When an earthquake strike might last no more than a minute, an hurricane will last maybe a day, a flood maybe a week. But the damage to vulnerable schools and the disruption to children’s education, can last months and even years, with repercussion on their life.
The UNESCO Chair at University College London on Disaster Risk Reduction and Resilience Engineering, led by Prof Dina D’Ayala, develops effective methods to assess and mitigate the risk of damage by natural hazards to existing and new school buildings. In this way the Chair contributes to improve the equity of access to safe learning environment for children in vulnerable communities, by ensuring continuity of the education services to reduce lost school days and lost lives at school.
Disaster risk reduction is a prerequisite for sustainable development. Creating in-country expertise to deliver resilient schools and infrastructure systems is therefore key to the delivery of community sustainability in the medium term.

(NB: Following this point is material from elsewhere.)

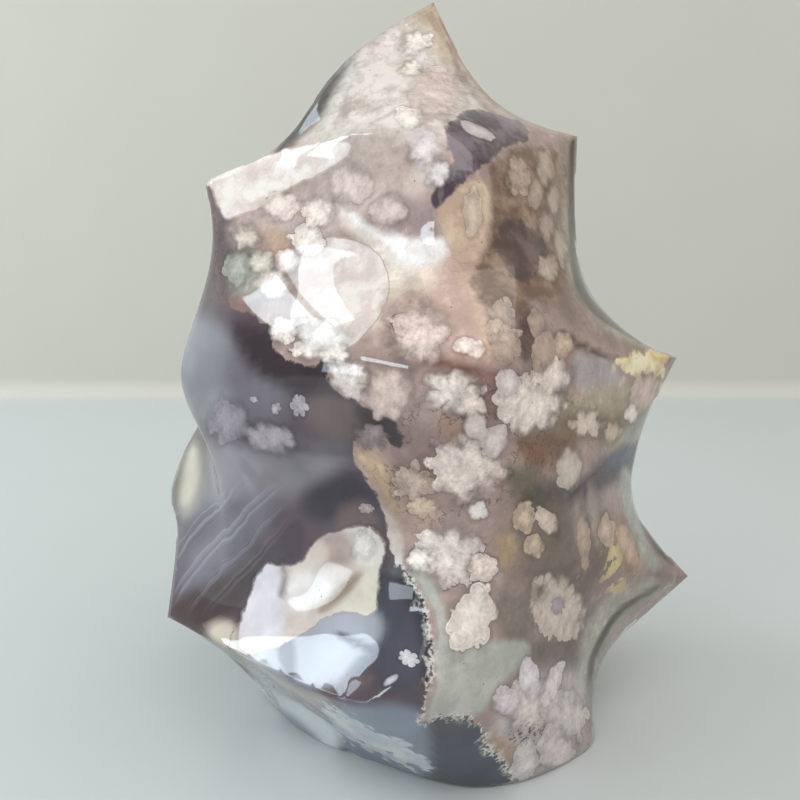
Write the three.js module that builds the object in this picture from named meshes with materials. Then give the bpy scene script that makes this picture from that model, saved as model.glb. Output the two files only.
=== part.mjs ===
import * as THREE from 'three';

// A polished flame carved from one piece of sakura agate, in millimetres, +Z up.
// Horns stand out from the stone at three heights, sharp ridges run between them,
// and smooth hollows are scooped out between the ridges. The foot is ground flat.

// The places that drive the form. Each lies on the surface of the stone:
// x to the viewer's right, y away from the viewer, z up from the table.
const PLACES = {
  peak: [5.5, 2, 120.5],

  rightShoulder: [30, 3, 99.5],
  leftShoulder: [-32, -2, 91],
  shoulderFold: [-18.5, -5, 96],
  foldEnd: [-4, -18, 96.5],
  upperBrow: [7.5, -25, 86.5],
  backLeftShoulder: [-23, 20, 84],
  backRightShoulder: [14, 24, 96],

  rightFlank: [32, 1, 74],
  rightHorn: [48.5, 2, 62],
  chest: [11, -36, 65.5],
  leftBulge: [-37.5, -3, 59.5],
  backLeftHorn: [-34, 19, 56],
  backHorn: [-5, 37, 67],
  backRightHorn: [27, 36, 54],

  rightWaist: [41, 0, 39.5],
  belly: [2, -34, 38],
  leftWaist: [-20, -20.5, 40],
  rightSpur: [53.5, 4, 21],
  spurFoot: [31, -13, 19.5],
  rim: [-0.5, -41.5, 21],
  leftSpur: [-40.5, -6, 17.5],
  backLeftSpur: [-44.5, 13, 33],
  backSpur: [-11, 38, 25],
  backRightSpur: [36, 30, 21],

  leftFoot: [-24, -1, 0],
  leftFrontFoot: [-12, -17, 0],
  frontFoot: [11, -28, 0],
  cornerFoot: [32, -16.5, 0],
  rightFoot: [33, 3, 0],
  backRightFoot: [24, 20, 0],
  backFoot: [2, 26, 0],
  backLeftFoot: [-20, 17, 0],
};

// Each line between two places: how sharp it is (0 is smooth, 3 is a knife edge),
// and the place that it passes through halfway, or how deep it is scooped in.
const LINES = [
  ['peak', 'shoulderFold', 2, [-9, -1, 110.5]],
  ['peak', 'rightShoulder', 3, [15, 0, 105]],
  ['peak', 'backLeftShoulder', 2, 3],
  ['peak', 'backRightShoulder', 2, 3],

  ['shoulderFold', 'leftShoulder', 3, [-25, -4, 94]],
  ['shoulderFold', 'foldEnd', 2, [-10.5, -12, 96.5]],
  ['foldEnd', 'upperBrow', 0, [2.5, -22, 93.5]],
  ['rightShoulder', 'upperBrow', 1.5, [18.5, -11, 95.5]],
  ['leftShoulder', 'backLeftShoulder', 2, 2],
  ['backLeftShoulder', 'backRightShoulder', 1.5, 4],
  ['rightShoulder', 'backRightShoulder', 2, 2],

  ['upperBrow', 'chest', 0.8, [7, -28, 76.5]],
  ['leftShoulder', 'leftBulge', 1, [-31, -6, 77.5]],
  ['rightShoulder', 'rightFlank', 3, [30, 2, 86.5]],
  ['rightFlank', 'rightHorn', 3, [39, 2, 66.5]],
  ['backLeftShoulder', 'backLeftHorn', 2, 5],
  ['backRightShoulder', 'backRightHorn', 2, 7],
  ['backRightShoulder', 'backHorn', 1, 5],

  ['leftBulge', 'chest', 0, [-10, -30, 65]],
  ['rightHorn', 'chest', 1, [27, -22, 65.5]],
  ['leftBulge', 'backLeftHorn', 0.5, 1],
  ['backLeftHorn', 'backHorn', 1.5, 5],
  ['backHorn', 'backRightHorn', 2, 5],
  ['rightHorn', 'backRightHorn', 2, 6],

  ['leftBulge', 'leftWaist', 1, [-27.5, -15.5, 48.5]],
  ['chest', 'belly', 0, [5.5, -35.5, 51.5]],
  ['rightHorn', 'rightWaist', 2, [43.5, 0, 52]],
  ['rightWaist', 'rightSpur', 2, [45.5, 2, 30]],
  ['backLeftHorn', 'backLeftSpur', 2, [-42, 15, 42.5]],
  ['backHorn', 'backSpur', 2, 8],
  ['backRightHorn', 'backRightSpur', 2, 7],

  ['leftWaist', 'belly', 0, [-9.5, -24.5, 36]],
  ['spurFoot', 'belly', 0, [14, -33.5, 34]],
  ['leftWaist', 'leftSpur', 3, [-28.5, -13.5, 26]],
  ['leftSpur', 'rim', 2.5, [-17, -31, 20]],
  ['rim', 'belly', 0, [3.5, -38.5, 29]],
  ['rightSpur', 'spurFoot', 2.5, [42, -4, 21.5]],
  ['leftSpur', 'backLeftSpur', 2, [-41.5, 5, 28.5]],
  ['backLeftSpur', 'backSpur', 1.5, 6],
  ['backSpur', 'backRightSpur', 2, 6],
  ['rightSpur', 'backRightSpur', 2, 6],

  ['spurFoot', 'cornerFoot', 1, [30, -16, 9.5]],
  ['rim', 'frontFoot', 0, [4, -35, 10.5]],
  ['leftSpur', 'leftFrontFoot', 0, [-22, -15, 10]],
  ['leftSpur', 'leftFoot', 1, [-31.5, -3, 9.5]],
  ['backLeftSpur', 'backLeftFoot', 1, 4],
  ['backSpur', 'backFoot', 1, 4],
  ['backRightSpur', 'backRightFoot', 1, 4],
  ['rightSpur', 'rightFoot', 2, [39.5, 4, 7]],

  ['leftFoot', 'leftFrontFoot', 3, [-19.5, -9.5, 0]],
  ['leftFrontFoot', 'frontFoot', 3, [-1, -23, 0]],
  ['frontFoot', 'cornerFoot', 3, [23, -24.5, 0]],
  ['cornerFoot', 'rightFoot', 3, [33.5, -7, 0]],
  ['rightFoot', 'backRightFoot', 3, [31, 12, 0]],
  ['backRightFoot', 'backFoot', 3, [14, 25, 0]],
  ['backFoot', 'backLeftFoot', 3, [-10, 24, 0]],
  ['backLeftFoot', 'leftFoot', 3, [-24, 9, 0]],
];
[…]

ABOUT THE CHAIR’S RESEARCH
The Chair collaborates with colleagues in many countries worldwide, including the Philippines, Nepal, Colombia and Indonesia, to create a research network and a shared knowledge, which promotes a shift in approach to school safety from individual building to local and regional school infrastructure, including the critical lifelines that make schools functional. The objective is to consider the whole process of resilience from assessment and upgrading, before damaging natural events, to rapid response and recovery following their occurrence. The fundamental values of education for all, gender balance and safe and resilient communities underlay our activities.